Speed: pneumatic wins on rapid fire, cordless is fine for normal pace
Pneumatic guns can fire as fast as you can pull the trigger — bump-fire is essentially instantaneous. Cordless guns have a flywheel mechanism that needs to spin up and reset between shots, so you're typically looking at 2–3 nails per second maximum versus 5+ for pneumatic.
For 95% of roofing work, cordless is fast enough. Where it shows is on big open fields where a pneumatic crew can rip 100 nails in 30 seconds. On detail work, around chimneys, on hip and ridge — cordless and pneumatic are basically tied.
Battery runtime — the moving target
Current cordless roofing nailers get 1,500–2,500 nails per battery depending on the platform and the battery size. The DeWalt DCN45RN with a 5.0Ah battery hits about 1,700 in real-world use; the Metabo HPT NR1890DR with a 6.0Ah MultiVolt battery is closer to 2,200.
Plan on owning at least two batteries — one in the gun, one charging on the truck. Three batteries is even better for production work. The chargers run fast (under an hour) but you don't want to be the crew waiting on a charge mid-roof.
Cold weather: pneumatic still rules
Lithium-ion batteries lose 30–50% of their capacity below 20°F. A cordless gun that gets 2,000 nails per battery in the summer will get 1,000–1,400 in the winter. The gun itself also fires slower in the cold because the battery can't push as much instantaneous current to spin the flywheel.
Pneumatic guns don't care about temperature within reason. They'll fire as well at 20°F as at 80°F (you'll need to deal with moisture in the air line in the cold, but the gun itself is unbothered). For year-round work in cold climates, pneumatic is still the right call.
The cost-of-ownership numbers
Pneumatic setup, year one
- Gun (DeWalt or Bostitch):
- Compressor (pancake, 6 gal, 2.6 SCFM):
- Hose (50 ft, 1/4"):
- Couplers, fittings, oil:
- Total year one:
Cordless setup, year one
- Gun (DeWalt DCN45RN bare):
- Two 5.0Ah batteries:
- Charger: (or included with a kit)
- Total year one:
Five-year ongoing costs
- Pneumatic: o-ring kits ( × 3), one trigger valve replacement, maybe a compressor service. Five-year ongoing:
- Cordless: battery replacements (every 2-3 years, × 2 = ). Five-year ongoing:
Five-year total
Pneumatic:. Cordless:. The pneumatic system is reasonable cheaper over five years — call it /year. That's not as wide a gap as it used to be, and it doesn't account for the time savings of skipping setup/teardown on every job.
The setup-time argument
On a 30-square production re-roof, the difference between cordless and pneumatic setup time is roughly 15 minutes — the time it takes to position the compressor, run the hose, plug in extension cord, fire it up, and bleed the line. Tear-down is similar.
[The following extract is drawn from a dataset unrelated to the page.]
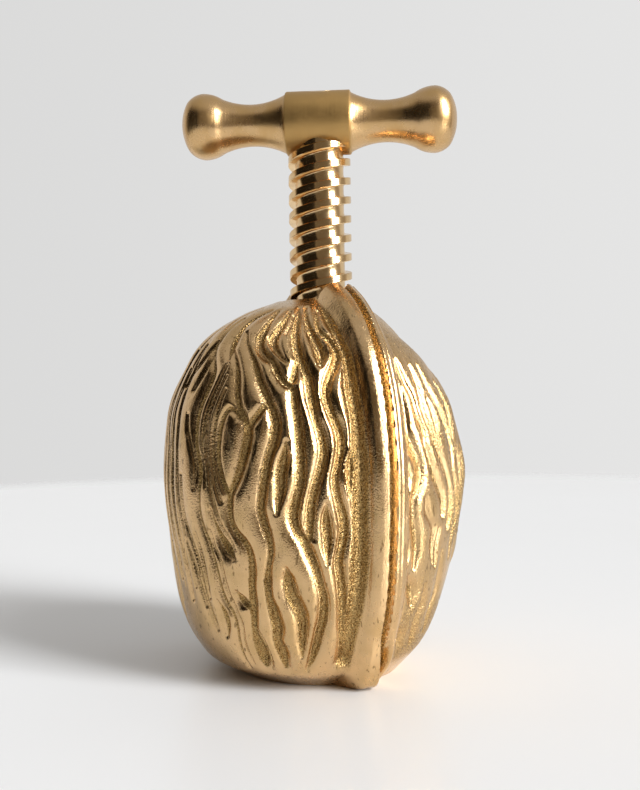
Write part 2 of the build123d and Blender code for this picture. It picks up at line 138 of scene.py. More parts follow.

For service calls, repair work, or one-off jobs, that 30-minute round trip becomes a much bigger fraction of the day. Cordless wins handily on small jobs.
Reliability over time
Pneumatic guns are mechanically simple — basically a piston and a few o-rings. With basic care (oil daily, drain the compressor, don't dry-fire) a quality coil nailer will run 5–10 years.
Cordless guns are more complicated — flywheel, motor, electronic controls, battery management. They're not unreliable, but there are more failure modes. Most quality cordless nailers will go 3–5 years of hard daily use before needing major service.
The other factor: when a cordless gun's electronics fail, repair is often not economical and the gun gets replaced. A pneumatic gun with a worn driver blade is a swap-out part and an hour on the bench.
What most pros are doing
Almost every production crew I know runs both. A pneumatic setup as the primary tool for full re-roofs and tear-offs. One or two cordless guns in the truck for service work, ridge cap, repair calls, and any time the homeowner is visibly relieved that nobody's running an extension cord through their living room.
The "buy both" answer is annoying when you're trying to make a single decision, but it's genuinely how the work shakes out.
If you can only buy one — by job type
Production re-roofs (10+ jobs/month)
Pneumatic. Faster, lighter, cheaper to operate at scale. The compressor pays for itself in the time it would take to swap batteries on a cordless gun.
Service & repair work
Cordless. The setup-time savings on small jobs is the whole game. Plus you're not running a generator on a tile roof three stories up.
Mixed: some new construction, some service
Cordless. You can borrow or rent a compressor for the rare big job; you can't easily borrow a cordless setup when you need to be quick.
Cold-climate year-round work
Pneumatic. The battery hit in winter is real and gets worse below 20°F.
Once-a-year DIY use
Pneumatic — a budget compressor and refurbished pneumatic gun is the cheapest way in. Or rent a cordless for the day.
Bottom line
Cordless roofing nailers are good enough now that buying one isn't a leap of faith. The cost difference over five years is modest and shrinking. But pneumatic still has the edge on production work, cold weather, and pure tool reliability.
Pick based on what you actually do most days, not what the YouTube reviewer with sponsorship dollars is selling.